2. **Preprocessing & Chunking**
- Split the document with `RecursiveCharacterTextSplitter` (`chunk_size=1000`, `chunk_overlap=200`) to balance recall (overlap) and retrieval speed (chunk size).
3. **Embedding**
- Convert each chunk to a dense vector using `sentence-transformers/all-MiniLM-L6-v2` via `HuggingFaceEmbeddings`.
- This small, fast model offers a good latency/quality trade-off for semantic search.
4. **Vector Store (Persistence)**
- Store embeddings in **ChromaDB** (`persist_directory=chroma_db`).
- On startup:
- If `chroma_db/` is empty → build the index from the document and persist it.

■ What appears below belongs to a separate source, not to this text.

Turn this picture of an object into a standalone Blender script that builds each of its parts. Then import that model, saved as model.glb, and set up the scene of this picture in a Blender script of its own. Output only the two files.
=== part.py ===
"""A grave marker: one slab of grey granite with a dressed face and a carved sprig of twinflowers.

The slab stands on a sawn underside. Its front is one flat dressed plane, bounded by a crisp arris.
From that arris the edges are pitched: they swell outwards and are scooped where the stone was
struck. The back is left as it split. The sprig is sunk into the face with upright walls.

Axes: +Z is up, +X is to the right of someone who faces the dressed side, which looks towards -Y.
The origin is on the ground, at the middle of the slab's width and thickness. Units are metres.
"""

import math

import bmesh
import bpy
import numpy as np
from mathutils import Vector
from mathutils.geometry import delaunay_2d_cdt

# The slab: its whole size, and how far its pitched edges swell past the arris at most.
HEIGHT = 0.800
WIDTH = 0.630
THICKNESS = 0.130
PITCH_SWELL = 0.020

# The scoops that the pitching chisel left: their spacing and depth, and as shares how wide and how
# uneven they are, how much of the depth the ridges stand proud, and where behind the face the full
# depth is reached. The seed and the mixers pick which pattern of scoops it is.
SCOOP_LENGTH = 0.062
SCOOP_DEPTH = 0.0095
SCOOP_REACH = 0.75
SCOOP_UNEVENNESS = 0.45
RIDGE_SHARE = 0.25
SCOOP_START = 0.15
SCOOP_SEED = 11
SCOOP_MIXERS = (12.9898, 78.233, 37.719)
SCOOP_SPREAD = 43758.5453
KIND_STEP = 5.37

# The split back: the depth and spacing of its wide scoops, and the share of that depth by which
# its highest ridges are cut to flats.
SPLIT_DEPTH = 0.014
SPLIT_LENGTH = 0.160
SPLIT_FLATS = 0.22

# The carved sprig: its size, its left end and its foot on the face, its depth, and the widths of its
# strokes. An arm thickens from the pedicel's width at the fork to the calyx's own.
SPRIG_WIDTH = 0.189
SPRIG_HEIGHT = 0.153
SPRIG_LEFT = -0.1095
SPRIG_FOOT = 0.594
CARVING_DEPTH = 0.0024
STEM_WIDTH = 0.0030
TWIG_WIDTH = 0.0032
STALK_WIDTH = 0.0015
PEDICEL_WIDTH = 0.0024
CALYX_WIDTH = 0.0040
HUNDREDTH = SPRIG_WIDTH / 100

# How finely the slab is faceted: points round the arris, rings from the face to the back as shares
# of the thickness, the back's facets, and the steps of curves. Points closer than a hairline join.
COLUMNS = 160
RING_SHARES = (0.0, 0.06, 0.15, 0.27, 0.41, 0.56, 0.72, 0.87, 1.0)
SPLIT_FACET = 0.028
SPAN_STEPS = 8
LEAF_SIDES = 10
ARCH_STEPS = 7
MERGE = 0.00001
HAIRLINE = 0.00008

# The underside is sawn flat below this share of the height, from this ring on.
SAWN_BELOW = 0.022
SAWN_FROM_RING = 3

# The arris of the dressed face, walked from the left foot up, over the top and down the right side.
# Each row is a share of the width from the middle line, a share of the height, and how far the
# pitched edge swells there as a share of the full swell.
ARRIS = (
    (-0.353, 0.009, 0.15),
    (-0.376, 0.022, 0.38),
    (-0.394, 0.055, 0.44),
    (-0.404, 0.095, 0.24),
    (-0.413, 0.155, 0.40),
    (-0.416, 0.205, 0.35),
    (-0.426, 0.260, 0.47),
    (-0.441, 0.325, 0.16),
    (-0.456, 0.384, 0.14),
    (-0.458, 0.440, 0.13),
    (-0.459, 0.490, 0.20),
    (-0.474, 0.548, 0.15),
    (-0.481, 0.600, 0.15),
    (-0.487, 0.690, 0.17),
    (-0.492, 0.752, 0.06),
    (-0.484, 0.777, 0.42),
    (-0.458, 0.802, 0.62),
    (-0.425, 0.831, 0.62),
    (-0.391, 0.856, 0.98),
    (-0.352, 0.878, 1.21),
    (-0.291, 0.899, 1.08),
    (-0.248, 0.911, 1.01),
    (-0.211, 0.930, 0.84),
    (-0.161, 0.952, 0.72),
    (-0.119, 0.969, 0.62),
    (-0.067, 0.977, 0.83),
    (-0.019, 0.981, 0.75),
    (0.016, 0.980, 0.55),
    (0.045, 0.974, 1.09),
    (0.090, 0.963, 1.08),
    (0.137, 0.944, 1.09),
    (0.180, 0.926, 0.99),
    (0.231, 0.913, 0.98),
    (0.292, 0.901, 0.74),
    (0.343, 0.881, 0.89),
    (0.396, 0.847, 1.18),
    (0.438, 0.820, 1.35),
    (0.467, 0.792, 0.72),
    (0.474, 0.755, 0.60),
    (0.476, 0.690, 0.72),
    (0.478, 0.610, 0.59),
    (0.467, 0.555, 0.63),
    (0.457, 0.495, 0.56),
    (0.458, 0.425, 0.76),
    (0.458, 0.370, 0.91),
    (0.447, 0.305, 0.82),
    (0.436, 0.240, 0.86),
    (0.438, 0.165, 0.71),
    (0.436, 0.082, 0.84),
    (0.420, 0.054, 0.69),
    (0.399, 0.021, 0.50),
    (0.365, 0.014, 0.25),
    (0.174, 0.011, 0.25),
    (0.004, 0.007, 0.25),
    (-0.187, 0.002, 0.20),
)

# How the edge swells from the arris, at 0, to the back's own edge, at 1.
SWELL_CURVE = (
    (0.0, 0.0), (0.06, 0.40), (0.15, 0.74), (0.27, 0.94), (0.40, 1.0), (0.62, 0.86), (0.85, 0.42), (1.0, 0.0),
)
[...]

- If `chroma_db/` exists → load the persisted index directly (fast startup).
5. **Retriever**
- Expose the vector store as a retriever with `k=2` to fetch the two most relevant chunks per query.
6. **LLM Generation**
- Use `google/flan-t5-base` through a Hugging Face `pipeline("text2text-generation")`:
- `max_length=512`, `temperature=0.1`, `top_p=0.95`, `repetition_penalty=1.2`.
- The LLM receives the user question plus retrieved context and generates a grounded answer.

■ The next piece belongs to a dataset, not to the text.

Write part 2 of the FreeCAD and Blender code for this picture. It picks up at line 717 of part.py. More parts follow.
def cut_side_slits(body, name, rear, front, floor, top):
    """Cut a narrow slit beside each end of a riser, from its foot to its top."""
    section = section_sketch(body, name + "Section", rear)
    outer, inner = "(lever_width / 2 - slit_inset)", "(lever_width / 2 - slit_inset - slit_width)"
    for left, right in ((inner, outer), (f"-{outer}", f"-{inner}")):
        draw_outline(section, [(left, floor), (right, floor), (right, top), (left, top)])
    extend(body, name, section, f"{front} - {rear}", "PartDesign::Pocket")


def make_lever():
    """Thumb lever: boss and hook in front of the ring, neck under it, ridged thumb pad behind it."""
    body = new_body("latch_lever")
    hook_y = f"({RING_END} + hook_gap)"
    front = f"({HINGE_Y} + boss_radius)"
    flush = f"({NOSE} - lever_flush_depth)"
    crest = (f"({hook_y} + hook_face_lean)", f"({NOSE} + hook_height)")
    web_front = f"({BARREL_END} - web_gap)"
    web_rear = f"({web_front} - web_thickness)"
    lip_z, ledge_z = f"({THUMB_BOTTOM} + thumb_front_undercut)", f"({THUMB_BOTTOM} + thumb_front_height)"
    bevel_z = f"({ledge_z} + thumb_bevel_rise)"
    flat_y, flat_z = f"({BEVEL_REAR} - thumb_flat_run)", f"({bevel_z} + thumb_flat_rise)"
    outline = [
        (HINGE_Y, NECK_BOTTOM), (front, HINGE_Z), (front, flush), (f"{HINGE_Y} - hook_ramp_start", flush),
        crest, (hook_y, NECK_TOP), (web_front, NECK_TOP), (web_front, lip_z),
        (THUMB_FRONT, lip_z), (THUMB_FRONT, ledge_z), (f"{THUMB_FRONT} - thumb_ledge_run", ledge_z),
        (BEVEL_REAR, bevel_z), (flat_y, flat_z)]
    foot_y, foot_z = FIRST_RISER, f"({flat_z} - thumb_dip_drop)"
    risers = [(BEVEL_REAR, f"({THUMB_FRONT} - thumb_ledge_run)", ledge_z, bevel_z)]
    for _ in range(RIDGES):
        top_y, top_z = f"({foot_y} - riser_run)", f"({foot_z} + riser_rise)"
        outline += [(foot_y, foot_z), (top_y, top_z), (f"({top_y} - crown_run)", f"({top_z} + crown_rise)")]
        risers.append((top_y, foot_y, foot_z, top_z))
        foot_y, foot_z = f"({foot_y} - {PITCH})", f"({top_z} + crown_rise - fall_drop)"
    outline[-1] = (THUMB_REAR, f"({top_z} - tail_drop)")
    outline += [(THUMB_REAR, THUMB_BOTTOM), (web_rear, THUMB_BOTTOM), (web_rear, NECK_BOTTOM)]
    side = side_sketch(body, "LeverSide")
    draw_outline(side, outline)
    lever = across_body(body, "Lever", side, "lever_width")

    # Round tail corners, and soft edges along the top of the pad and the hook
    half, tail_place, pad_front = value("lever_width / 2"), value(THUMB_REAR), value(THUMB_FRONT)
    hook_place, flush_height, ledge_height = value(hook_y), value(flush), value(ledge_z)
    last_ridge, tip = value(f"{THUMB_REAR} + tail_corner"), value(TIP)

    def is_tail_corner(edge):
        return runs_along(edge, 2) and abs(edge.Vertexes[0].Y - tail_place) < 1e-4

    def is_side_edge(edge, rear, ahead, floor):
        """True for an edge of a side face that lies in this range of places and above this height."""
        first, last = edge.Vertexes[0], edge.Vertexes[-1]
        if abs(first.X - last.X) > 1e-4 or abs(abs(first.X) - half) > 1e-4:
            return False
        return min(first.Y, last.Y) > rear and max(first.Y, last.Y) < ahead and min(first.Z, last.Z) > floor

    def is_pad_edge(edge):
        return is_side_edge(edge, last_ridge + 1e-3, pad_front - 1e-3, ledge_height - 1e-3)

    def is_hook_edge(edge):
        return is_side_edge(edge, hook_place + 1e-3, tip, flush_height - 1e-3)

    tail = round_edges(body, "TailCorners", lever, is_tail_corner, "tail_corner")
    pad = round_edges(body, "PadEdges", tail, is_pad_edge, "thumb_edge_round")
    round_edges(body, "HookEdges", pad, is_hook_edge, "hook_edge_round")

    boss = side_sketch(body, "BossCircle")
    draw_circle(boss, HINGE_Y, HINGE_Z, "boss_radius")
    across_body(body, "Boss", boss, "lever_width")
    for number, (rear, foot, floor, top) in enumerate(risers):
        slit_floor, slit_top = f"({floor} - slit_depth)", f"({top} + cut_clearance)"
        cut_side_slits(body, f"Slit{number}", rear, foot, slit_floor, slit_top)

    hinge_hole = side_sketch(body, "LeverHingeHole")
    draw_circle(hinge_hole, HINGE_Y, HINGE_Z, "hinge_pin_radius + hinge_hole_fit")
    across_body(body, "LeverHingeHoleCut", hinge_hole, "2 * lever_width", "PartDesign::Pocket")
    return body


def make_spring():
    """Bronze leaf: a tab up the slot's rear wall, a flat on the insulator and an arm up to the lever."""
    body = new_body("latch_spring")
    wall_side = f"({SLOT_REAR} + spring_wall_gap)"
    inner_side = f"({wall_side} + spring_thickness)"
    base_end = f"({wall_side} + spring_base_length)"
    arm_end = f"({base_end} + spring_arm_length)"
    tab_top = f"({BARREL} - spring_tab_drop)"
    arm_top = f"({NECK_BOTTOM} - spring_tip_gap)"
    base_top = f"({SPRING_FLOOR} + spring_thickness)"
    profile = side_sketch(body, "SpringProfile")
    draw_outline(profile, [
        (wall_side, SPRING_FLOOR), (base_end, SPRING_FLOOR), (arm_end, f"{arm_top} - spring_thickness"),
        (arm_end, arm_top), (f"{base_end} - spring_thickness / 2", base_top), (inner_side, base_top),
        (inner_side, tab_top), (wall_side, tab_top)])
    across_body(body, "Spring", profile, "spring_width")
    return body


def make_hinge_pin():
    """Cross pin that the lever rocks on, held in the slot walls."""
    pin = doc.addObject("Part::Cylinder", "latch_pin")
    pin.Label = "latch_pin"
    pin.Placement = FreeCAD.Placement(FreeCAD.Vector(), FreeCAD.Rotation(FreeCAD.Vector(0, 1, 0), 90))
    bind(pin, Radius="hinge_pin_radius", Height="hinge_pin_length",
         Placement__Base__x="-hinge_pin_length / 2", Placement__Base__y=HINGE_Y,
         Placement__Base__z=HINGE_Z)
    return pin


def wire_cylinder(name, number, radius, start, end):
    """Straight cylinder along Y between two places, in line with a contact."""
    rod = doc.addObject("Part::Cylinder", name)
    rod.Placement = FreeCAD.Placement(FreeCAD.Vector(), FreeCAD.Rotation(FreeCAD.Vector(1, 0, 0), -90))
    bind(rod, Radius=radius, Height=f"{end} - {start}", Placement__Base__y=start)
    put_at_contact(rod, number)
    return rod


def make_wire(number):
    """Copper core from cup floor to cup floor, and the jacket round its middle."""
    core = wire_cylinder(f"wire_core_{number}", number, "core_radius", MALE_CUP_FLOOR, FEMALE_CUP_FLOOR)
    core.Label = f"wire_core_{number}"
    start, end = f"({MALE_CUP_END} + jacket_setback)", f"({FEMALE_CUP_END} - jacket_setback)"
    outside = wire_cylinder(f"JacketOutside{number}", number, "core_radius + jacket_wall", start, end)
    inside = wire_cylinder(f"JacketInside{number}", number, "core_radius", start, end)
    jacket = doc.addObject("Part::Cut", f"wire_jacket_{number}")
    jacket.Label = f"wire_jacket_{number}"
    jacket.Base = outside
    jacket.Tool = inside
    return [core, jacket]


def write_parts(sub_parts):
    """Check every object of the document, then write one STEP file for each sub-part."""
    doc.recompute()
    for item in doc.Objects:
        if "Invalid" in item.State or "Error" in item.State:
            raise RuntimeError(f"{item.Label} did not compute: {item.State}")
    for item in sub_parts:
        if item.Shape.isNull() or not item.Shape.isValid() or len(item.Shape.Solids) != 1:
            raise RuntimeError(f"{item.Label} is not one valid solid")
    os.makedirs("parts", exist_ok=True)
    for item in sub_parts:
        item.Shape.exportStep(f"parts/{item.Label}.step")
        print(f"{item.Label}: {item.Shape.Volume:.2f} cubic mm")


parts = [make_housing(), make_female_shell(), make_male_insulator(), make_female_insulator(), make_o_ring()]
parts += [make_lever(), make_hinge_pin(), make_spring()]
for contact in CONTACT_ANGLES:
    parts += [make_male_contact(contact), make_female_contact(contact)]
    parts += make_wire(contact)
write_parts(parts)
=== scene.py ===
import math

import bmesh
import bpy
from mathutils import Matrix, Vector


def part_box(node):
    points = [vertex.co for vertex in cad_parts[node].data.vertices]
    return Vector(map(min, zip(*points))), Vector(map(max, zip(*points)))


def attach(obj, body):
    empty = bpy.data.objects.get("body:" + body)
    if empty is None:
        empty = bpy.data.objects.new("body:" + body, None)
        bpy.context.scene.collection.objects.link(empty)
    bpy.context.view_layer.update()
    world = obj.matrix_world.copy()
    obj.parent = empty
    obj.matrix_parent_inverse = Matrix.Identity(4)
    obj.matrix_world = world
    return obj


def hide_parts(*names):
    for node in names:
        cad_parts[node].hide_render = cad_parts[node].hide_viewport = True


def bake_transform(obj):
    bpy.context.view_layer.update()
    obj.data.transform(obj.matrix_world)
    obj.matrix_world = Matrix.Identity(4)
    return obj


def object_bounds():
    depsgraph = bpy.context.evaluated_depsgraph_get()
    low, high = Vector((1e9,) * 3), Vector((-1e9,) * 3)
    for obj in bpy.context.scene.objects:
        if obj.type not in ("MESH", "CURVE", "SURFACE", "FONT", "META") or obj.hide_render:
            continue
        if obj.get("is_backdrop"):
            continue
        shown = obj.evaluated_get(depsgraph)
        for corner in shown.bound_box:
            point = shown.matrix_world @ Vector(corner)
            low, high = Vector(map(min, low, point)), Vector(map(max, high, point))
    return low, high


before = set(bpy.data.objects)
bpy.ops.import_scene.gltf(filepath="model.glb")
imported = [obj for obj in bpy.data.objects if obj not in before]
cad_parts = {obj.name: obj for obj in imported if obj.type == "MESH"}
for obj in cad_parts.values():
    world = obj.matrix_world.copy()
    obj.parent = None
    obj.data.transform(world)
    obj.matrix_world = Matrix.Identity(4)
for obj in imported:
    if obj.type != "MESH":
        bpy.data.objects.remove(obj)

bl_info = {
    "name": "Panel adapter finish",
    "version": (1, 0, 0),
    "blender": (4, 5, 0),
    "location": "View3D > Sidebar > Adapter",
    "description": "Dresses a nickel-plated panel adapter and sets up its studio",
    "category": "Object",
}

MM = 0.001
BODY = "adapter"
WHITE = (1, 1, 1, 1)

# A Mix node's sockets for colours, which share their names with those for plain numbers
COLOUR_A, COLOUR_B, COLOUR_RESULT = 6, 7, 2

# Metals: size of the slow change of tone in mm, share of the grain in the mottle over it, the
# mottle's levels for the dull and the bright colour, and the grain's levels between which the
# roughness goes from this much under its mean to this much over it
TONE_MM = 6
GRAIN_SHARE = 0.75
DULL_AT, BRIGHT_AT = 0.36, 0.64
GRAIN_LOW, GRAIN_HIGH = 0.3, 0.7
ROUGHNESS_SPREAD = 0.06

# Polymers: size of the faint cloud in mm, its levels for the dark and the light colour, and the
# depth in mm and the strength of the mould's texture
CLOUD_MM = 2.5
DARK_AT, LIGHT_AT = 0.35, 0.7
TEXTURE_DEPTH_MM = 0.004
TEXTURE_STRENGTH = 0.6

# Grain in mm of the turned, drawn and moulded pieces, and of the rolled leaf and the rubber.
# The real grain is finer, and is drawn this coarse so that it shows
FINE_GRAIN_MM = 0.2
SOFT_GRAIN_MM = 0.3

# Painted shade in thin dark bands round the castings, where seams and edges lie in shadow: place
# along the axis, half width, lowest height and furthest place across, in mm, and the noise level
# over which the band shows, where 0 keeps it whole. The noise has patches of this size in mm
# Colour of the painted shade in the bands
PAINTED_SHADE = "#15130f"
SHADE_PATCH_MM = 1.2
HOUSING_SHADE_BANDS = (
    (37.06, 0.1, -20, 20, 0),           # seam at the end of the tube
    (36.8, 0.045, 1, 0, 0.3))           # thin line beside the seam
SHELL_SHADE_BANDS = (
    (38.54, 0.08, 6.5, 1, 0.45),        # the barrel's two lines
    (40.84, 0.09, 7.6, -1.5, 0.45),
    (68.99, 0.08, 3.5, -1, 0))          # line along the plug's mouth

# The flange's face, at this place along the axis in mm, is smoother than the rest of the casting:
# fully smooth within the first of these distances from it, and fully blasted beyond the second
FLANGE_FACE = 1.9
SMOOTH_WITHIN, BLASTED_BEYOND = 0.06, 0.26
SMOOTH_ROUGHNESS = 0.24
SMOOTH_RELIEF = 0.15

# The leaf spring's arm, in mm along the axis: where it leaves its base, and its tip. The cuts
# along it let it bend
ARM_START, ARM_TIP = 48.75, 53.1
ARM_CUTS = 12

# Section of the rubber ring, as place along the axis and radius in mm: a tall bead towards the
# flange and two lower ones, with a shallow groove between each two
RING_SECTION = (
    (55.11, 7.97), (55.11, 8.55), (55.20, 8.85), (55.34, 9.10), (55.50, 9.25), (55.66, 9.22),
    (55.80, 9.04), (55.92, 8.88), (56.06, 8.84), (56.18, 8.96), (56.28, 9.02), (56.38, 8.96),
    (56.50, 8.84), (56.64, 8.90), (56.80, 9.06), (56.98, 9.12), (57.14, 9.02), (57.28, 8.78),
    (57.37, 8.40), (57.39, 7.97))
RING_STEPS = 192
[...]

7. **Conversational Orchestration**
- Wrap everything with `ConversationalRetrievalChain` to:
- Retrieve relevant chunks for each turn.
- Generate answers conditioned on both **context** and **chat history**.
8. **Memory**
- Maintain multi-turn context using `ConversationBufferMemory (return_messages=True)`, enabling follow-ups like “and what about the warranty?” without repeating details.
9. **UI Layer (Gradio)**
- `gr.Blocks()` app with:
- Status banner showing whether the DB was built or loaded.
- `gr.Chatbot` for messages and a `Textbox` + `Button` for input.
- `submit` event calls a wrapper that:
- Appends the user message to `chat_history`.
- Invokes the chain and appends the assistant’s answer.
10. **Operational Notes**
- **Force re-indexing**: delete `chroma_db/` and restart.
- **Swap documents**: replace `temp_docs/samsung_manual.txt` (keep plain text for best results).
- **Model changes**: update `MODEL_NAME_EMBEDDINGS` or `MODEL_ID_LLM` in `app.py`.
### Quality & Evaluation (Lightweight)
- **Grounding check**: ask questions whose answers are known to be in the manual and verify the response cites the right details.
- **Follow-up coherence**: ask a sequence of related questions to ensure memory works.
- **Latency tracking**: note first-run time (indexing) vs. warm start (loading persisted DB).
### Limitations
- Works best with **clean, textual manuals**; PDFs should be converted to text first.
- `flan-t5-base` is compact; for higher fidelity, upgrade to a stronger model (with GPU if available).
- Retrieval uses `k=2`; adjust if answers miss context or include irrelevant details.